Port Coquitlam Mayor Greg Moore, who chaired the smart meter session, said he has no concerns about them.

"Look at all the ubiquitous use of cellphones and all the other frequencies that are in our airwaves," he said, adding smart meters would be on less than a minute a day.

Various wifi networks blanket much of the Lower Mainland – some of them installed by local cities.

Moore noted some B.C. cities, including Surrey, are installing their own wireless smart water meters at homes to electronically monitor real-time water use.

Others have installed wireless parking meters.

Another fear of smart meter opponents is that BC Hydro will eventually use them for time-of-use pricing, forcing users to pay more at peak times in a bid to smooth out electricity demand.

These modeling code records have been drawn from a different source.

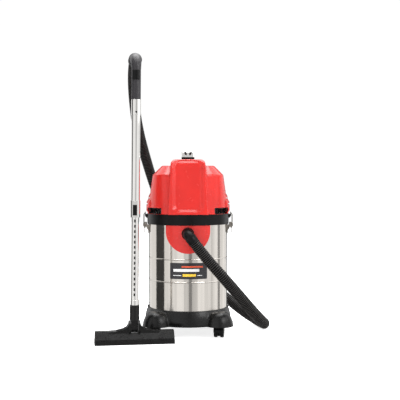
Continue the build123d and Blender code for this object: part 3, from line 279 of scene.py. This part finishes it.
def dress(obj, material):
    obj.data.materials.clear()
    obj.data.materials.append(MATERIALS[material])


finished = set()
for finish, names in FINISH.items():
    for name in names.split():
        dress(NODES[name], finish)
        finished.add(name)
if finished != set(NODES):
    raise ValueError(f"nodes with no finish: {sorted(set(NODES) - finished)}")


# ---- mesh helpers ---------------------------------------------------------------------------
def piece(name, points, faces, material, body, smooth=True):
    """A mesh piece that rides on a body, with the material it is given."""
    mesh = bpy.data.meshes.new(name)
    mesh.from_pydata([tuple(p) for p in points], [], faces)
    mesh.validate()
    mesh.update()
    if smooth:
        mesh.polygons.foreach_set("use_smooth", [True] * len(mesh.polygons))
    obj = bpy.data.objects.new(name, mesh)
    bpy.context.scene.collection.objects.link(obj)
    obj.data.materials.append(material)
    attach(obj, body)
    return obj


def route_line():
    """The hose's centreline: the NURBS spline with the route's points as its control points."""
    curve = bpy.data.curves.new("route", "CURVE")
    curve.dimensions = "3D"
    curve.resolution_u = 48
    spline = curve.splines.new("NURBS")
    spline.points.add(len(HOSE_ROUTE) - 1)
    for point, place in zip(spline.points, HOSE_ROUTE):
        point.co = (*place, 1.0)
    spline.order_u = 3
    spline.use_endpoint_u = True
    holder = bpy.data.objects.new("route", curve)
    line = bpy.data.meshes.new_from_object(holder)
    points = [v.co.copy() for v in line.vertices]
    bpy.data.objects.remove(holder)
    bpy.data.curves.remove(curve)
    bpy.data.meshes.remove(line)
    return points


def stations(line, step):
    """Points every step along a line, each with its heading."""
    found, left = [], 0.0
    for a, b in zip(line, line[1:]):
        length = (b - a).length
        if length < 1e-9:
            continue
        while left <= length:
            found.append((a.lerp(b, left / length), (b - a).normalized()))
            left += step
        left -= length
    return found


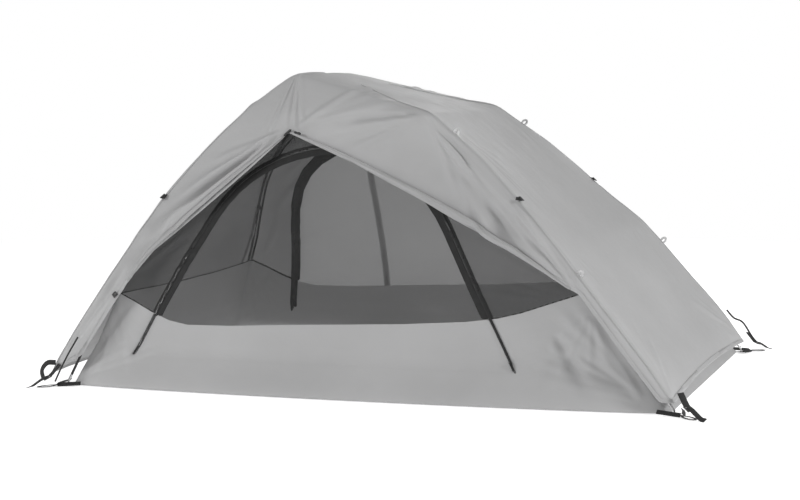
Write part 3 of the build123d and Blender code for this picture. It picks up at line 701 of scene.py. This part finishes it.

Hydro denies it has any timeline for such a move.

UBCM delegates vote later this week on the smart meter issue – although what they do won't be binding.

Hydro crews have already installed 100,000 smart meters across B.C. and that's to rise to 250,000 by later this fall.

Energy minister Rich Coleman vowed the conversion will not be stopped.

Another resolution before delegates, meanwhile, demands high-speed Internet and cellphone access be extended across the province.

BC Hydro launched its own counter-offensive this week, telling UBCM delegates their radiation exposure from the wireless networks in the Vancouver convention centre adds up to 4,590 minutes this week, equivalent to years of exposure to a household smart meter.